WHO Pushes for Global Health Tax Hike
The World Health Organization is advocating for significant tax increases on sugary drinks, alcohol, and tobacco by 50% over the next decade. The initiative aims to reduce consumption, tackle chronic health issues, and raise substantial revenue as development aid decreases and public debt rises. Critics challenge the effectiveness of such taxation.

The World Health Organization (WHO) is taking bold steps to combat chronic health issues by urging nations to increase taxation on sugary drinks, alcohol, and tobacco by 50% in the coming decade. This strategy is seen as a pivotal move to cut consumption of these harmful products while also generating revenue amidst dwindling development aid.
The initiative, branded as '3 by 35,' was introduced at the UN Finance for Development conference in Seville. It is projected to raise $1 trillion by 2035, according to Jeremy Farrar, WHO assistant-director general. WHO has been an advocate for such health taxes, traditionally on tobacco, and now extends its recommendation to alcohol and sugary drinks.

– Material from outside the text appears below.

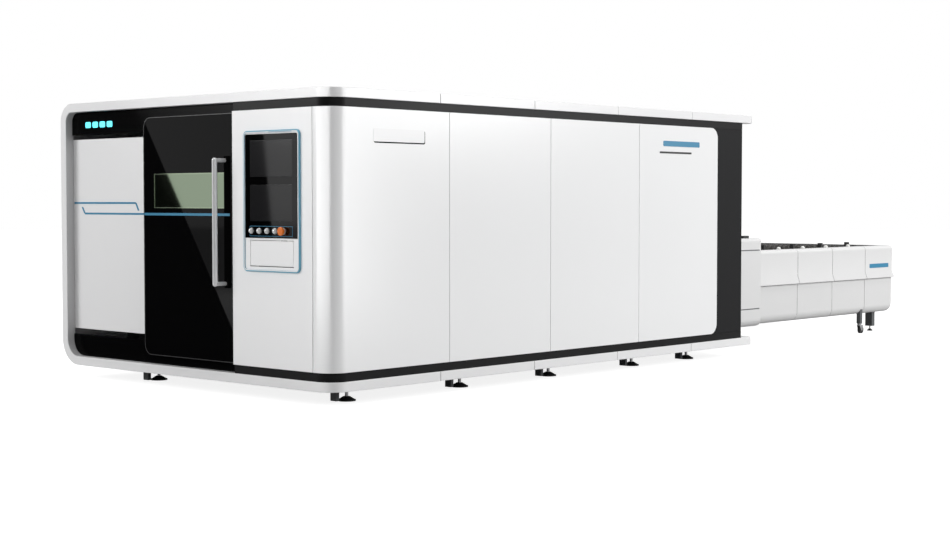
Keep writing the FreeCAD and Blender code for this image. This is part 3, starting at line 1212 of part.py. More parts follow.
def table_frame():
    """The table's ladder frames, cross members, cover brackets and leg columns."""
    inner, outer = TRACK_PLATE_OUTER - CHORD_WIDTH + TUBE_WALL, TRACK_PLATE_OUTER + TUBE_WALL
    chord_start = BED_END + SEAT
    bars = []
    lower_z = (LOWER_CHORD_BOTTOM, LOWER_CHORD_BOTTOM + CHORD_HEIGHT)
    ladder_start = TABLE_POSTS[0] - POST_LENGTH / 2
    for side in SIDES.values():
        x = on_side(side, inner, outer)
        for drop in LEVELS.values():
            top = CHORD_TOP + drop
            bars.append(tube(x, (chord_start, TABLE_TRACK_END), (top - CHORD_HEIGHT, top), "Y", TUBE_WALL))
        bars.append(tube(x, (ladder_start, TABLE_TRACK_END), lower_z, "Y", TUBE_WALL))
        for y in TABLE_POSTS:
            cover = TABLE_HALF_WIDTH if y > COVER_SEAMS[0] else TABLE_HALF_WIDTH + SHROUD_PROUD
            lower_cover = cover - TABLE_LOWER_INSET if y > COVER_SEAMS[0] else cover
            bars.append(tube(on_side(side, outer, outer + POST_LENGTH), around(y, POST_LENGTH),
                             (lower_z[0], CHORD_TOP), "Z", TUBE_WALL))
            top_z = (CHORD_TOP - OUTRIGGER_HEIGHT, CHORD_TOP)
            bars.append(block(on_side(side, outer - TUBE_WALL, cover - COVER_SHEET - SEAT),
                              around(y, POST_LENGTH), top_z))
            foot_z = (lower_z[1] - OUTRIGGER_HEIGHT, lower_z[1])
            bars.append(block(on_side(side, outer - TUBE_WALL, lower_cover - COVER_SHEET - SEAT),
                              around(y, POST_LENGTH), foot_z))
        column_x = around(side * CASTER_X, CASTER_COLUMN)
        bars.append(block(column_x, around(CASTER_Y, CASTER_COLUMN), (CASTER_HEIGHT, foot_z[1])))
        bars.append(block(around(side * TABLE_FOOT_X, TABLE_FOOT_COLUMN[0]),
                          around(TABLE_FOOT_Y, TABLE_FOOT_COLUMN[1]), (TABLE_FOOT_COLUMN_BOTTOM, foot_z[1])))
    for y in TABLE_POSTS:
        reach = inner + TUBE_WALL
        bars.append(tube((-reach, reach), around(y, POST_LENGTH), lower_z, "X", TUBE_WALL))
    end_y = (TABLE_TRACK_END - POST_LENGTH, TABLE_TRACK_END)
    for z in (lower_z, (CHORD_TOP - CHORD_HEIGHT, CHORD_TOP)):
        bars.append(tube((-inner - TUBE_WALL, inner + TUBE_WALL), end_y, z, "X", TUBE_WALL))
        cover = TABLE_END if z != lower_z else TABLE_END - TABLE_LOWER_INSET
        for side in SIDES.values():
            bars.append(block(around(side * TABLE_HALF_WIDTH / 2, POST_LENGTH),
                              (TABLE_TRACK_END - TUBE_WALL, cover - COVER_SHEET - SEAT),
                              (z[1] - OUTRIGGER_HEIGHT, z[1])))
    return fuse(bars)


def pallet_guides():
    """White domed pads beside the upper track that lead a sheet's edge over the covers."""
    guides = []
    for side in SIDES.values():
        for i in range(GUIDE_COUNT):
            x, y = side * GUIDE_X, GUIDE_FIRST + GUIDE_PITCH * i
            top = GUIDE_TOP - GUIDE_DIAMETER / 2
            post = rod(GUIDE_DIAMETER, (x, y, TRACK_TOP), (x, y, top))
            guides.append(post.fuse(Part.makeSphere(GUIDE_DIAMETER / 2, Vector(x, y, top))).removeSplitter())
    return guides


def shuttle_drive():
    """The shuttle's cross shaft, its sprockets and the gear motor."""
    reach = TRACK_PLATE_OUTER - CHORD_WIDTH + TUBE_WALL - SEAT
    z = CHORD_TOP - PALLET_LEVEL_PITCH - CHORD_HEIGHT / 2
    shaft = rod(DRIVE_SHAFT, (-reach, DRIVE_Y, z), (reach, DRIVE_Y, z))
    shapes = [shaft]
    for side in SIDES.values():
        x = side * (TRACK_PLATE_INNER + WHEEL_WIDTH / 2)
        shapes.append(rod(DRIVE_SPROCKET, (x - TRACK_PLATE, DRIVE_Y, z), (x + TRACK_PLATE, DRIVE_Y, z)))
    motor_top = z + DRIVE_MOTOR_ABOVE_SHAFT
    shapes.append(block(around(0, DRIVE_MOTOR[0]), around(DRIVE_Y, DRIVE_MOTOR[1]),
                        (motor_top - DRIVE_MOTOR[2], motor_top)))
    return fuse(shapes)


def caster_fork(side):
    """The swivelling fork of a table caster, with its axle."""
    x, y = side * CASTER_X, CASTER_Y
    wheel_z = CASTER_WHEEL / 2
    top = CASTER_HEIGHT - SEAT
    inner = CASTER_WHEEL_WIDTH / 2 + 4 * SEAT
    outer = inner + CASTER_FORK_SHEET
    wheel_y = y + CASTER_TRAIL
    crown = wheel_z + CASTER_WHEEL / 2 + CASTER_CROWN_GAP
    shapes = [rod(CASTER_COLUMN, (x, y, crown + CASTER_FORK_SHEET), (x, y, top)),
              block(around(x, 2 * outer), (y - CASTER_COLUMN / 2, wheel_y + CASTER_COLUMN / 2),
                    (crown, crown + CASTER_FORK_SHEET))]
    for cheek in (-1, 1):
        cheek_x = sorted((x + cheek * inner, x + cheek * outer))
        face = outline([(wheel_y - CASTER_COLUMN / 4, wheel_z - CASTER_AXLE, 6),
                        (wheel_y + CASTER_COLUMN / 4, wheel_z - CASTER_AXLE, 6),
                        (wheel_y + CASTER_COLUMN / 2, crown + OVERCUT),
                        (y - CASTER_COLUMN / 2, crown + OVERCUT)], "YZ")
        shapes.append(extrude(face, "X", *cheek_x))
    shapes.append(rod(CASTER_AXLE, (x - outer, wheel_y, wheel_z), (x + outer, wheel_y, wheel_z)))
    return fuse(shapes)


def caster_wheel(side):
    x, y, z = side * CASTER_X, CASTER_Y + CASTER_TRAIL, CASTER_WHEEL / 2
    half = CASTER_WHEEL_WIDTH / 2
    ends = ((x - half, y, z), (x + half, y, z))
    return rod(CASTER_WHEEL, *ends).cut(rod(CASTER_AXLE + 2 * AXLE_CLEARANCE, *ends))


def shroud_sensors():
    """Small light-curtain heads on top of the shrouds."""
    sensors = []
    for side in SIDES.values():
        x = side * (TABLE_HALF_WIDTH + SHROUD_PROUD - TABLE_DECK / 2 - TABLE_TOP_RADIUS / 2)
        z = (SHROUD_TOP + SEAT, SHROUD_TOP + SEAT + SENSOR_SIZE[2])
        sensors.append(block(around(x, SENSOR_SIZE[0]), around(SENSOR_Y, SENSOR_SIZE[1]), z))
    return sensors


# ---- build -------------------------------------------------------------------------------
os.makedirs("parts", exist_ok=True)

save("bed_frame", bed_frame())
save("foot_pads", foot_pads())
save("foot_studs", foot_studs())
save("gantry_rails", gantry_rails() + gear_racks())
save("pallet_tracks", pallet_tracks())
save("front_ribbon", front_ribbon())
save("roof_rails", ribbon_segments(True))
save("base_rails", ribbon_segments(False))
save("stripe_channels", stripe_channels())
save("cladding_frame", cladding_posts() + roof_beams())
save("corner_panel", corner_panel())
save("side_panels_right", side_panels(1))
save("side_panels_left", side_panels(-1))
save("end_panels", end_panels())
save("rear_panel", rear_panel())
save("roof_panels", roof_panels())
save("recess_liner", recess_liner())
save("recess_panel", recess_panel())
save("lintel", lintel())
save("kick_panel", kick_panel())
save("door_track", door_track())
save("door_panel", door_panel())
save("door_window", door_window())
save("door_handle", door_handle())
save("door_hangers", door_hangers())
save("control_panel", control_panel())
save("console_bezel", console_bezel())
save("console_housing", console_housing())
save("console_glass", console_glass())
save("console_screens", console_screens())
save("button_collars", button_collars())
for number, place_x in enumerate(button_places(), start=1):
    save(f"push_button_{number}", push_button(place_x))
save("emergency_stop", emergency_stop())
save("keyboard_flap", keyboard_flap())
save("keyboard", keyboard())
save("gantry_beam", gantry_beam())
save("gantry_carriage", gantry_carriage())
save("cutting_head", cutting_head())
save("cabinets", cabinets())
for level_name in LEVELS:
    save(f"{level_name}_pallet", pallet_frame(level_name))
    save(f"{level_name}_slats", pallet_slats(level_name))
    save(f"{level_name}_wheels_front", pallet_wheels(level_name, True))
    save(f"{level_name}_wheels_rear", pallet_wheels(level_name, False))
save("table_frame", table_frame())
save("table_upper_covers", cover_set(upper_cover_section))
save("table_lower_covers", cover_set(lower_cover_section))
save("table_shroud", table_shroud() + shroud_sensors())
save("pallet_guides", pallet_guides())
save("shuttle_drive", shuttle_drive())
for side_name, side_sign in SIDES.items():
    save(f"caster_fork_{side_name}", caster_fork(side_sign))
    save(f"caster_wheel_{side_name}", caster_wheel(side_sign))
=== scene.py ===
# %% [markdown]
# A fiber laser cutting machine, finished in Blender
#
# The machine's shape, joints and sizes come from its CAD model. This lesson gives every piece its
# finish, softens the edges that catch the light, adds the small pieces that CAD leaves out, and
# lights it all like a product in a white studio. The first step loads the CAD model.

# %% Load the CAD model
import json
import math

import bmesh
import bpy
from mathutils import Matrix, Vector

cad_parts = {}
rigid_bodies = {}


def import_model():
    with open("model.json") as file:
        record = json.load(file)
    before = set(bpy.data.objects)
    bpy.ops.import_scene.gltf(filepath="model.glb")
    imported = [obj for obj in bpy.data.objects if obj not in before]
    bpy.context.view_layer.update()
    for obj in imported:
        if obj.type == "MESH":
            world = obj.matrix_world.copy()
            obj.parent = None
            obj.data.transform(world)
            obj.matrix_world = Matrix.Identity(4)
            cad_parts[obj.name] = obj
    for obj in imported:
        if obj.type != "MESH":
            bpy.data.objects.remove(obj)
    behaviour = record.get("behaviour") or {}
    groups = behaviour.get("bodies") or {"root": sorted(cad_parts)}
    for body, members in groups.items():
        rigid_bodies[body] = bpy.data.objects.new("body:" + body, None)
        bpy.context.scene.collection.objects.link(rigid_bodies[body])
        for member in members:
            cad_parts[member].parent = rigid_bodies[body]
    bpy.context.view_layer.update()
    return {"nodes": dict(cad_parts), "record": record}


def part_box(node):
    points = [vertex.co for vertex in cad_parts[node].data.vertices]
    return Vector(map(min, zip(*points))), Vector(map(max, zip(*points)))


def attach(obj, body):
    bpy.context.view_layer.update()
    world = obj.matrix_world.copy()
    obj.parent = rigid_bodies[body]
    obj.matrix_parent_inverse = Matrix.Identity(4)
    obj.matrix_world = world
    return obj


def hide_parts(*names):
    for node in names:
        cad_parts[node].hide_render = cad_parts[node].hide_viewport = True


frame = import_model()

nodes = frame["nodes"]
body_of_node = {n: b for b, names in frame["record"]["behaviour"]["bodies"].items() for n in names}
slot_of_node = {s["node"]: s["material_slot"] for s in frame["record"]["subparts"]}

# %% [markdown]
# Shader maths reads best as plain expressions. The small class below wraps one output socket of a
# shader node and overloads the arithmetic operators, so `1 - mask * 0.5` adds the Math nodes by
# itself. The reflected forms (`__radd__` and its kin) let a plain number stand on the left.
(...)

Despite the compelling economic projections, the agency faces criticism. Opponents, such as the International Council of Beverages Associations, argue that there is no evidence of improved health outcomes from sugar taxes. Meanwhile, the Distilled Spirits Council claims the approach will not deter alcohol abuse. Nonetheless, the initiative garners support from Bloomberg Philanthropies and the World Bank.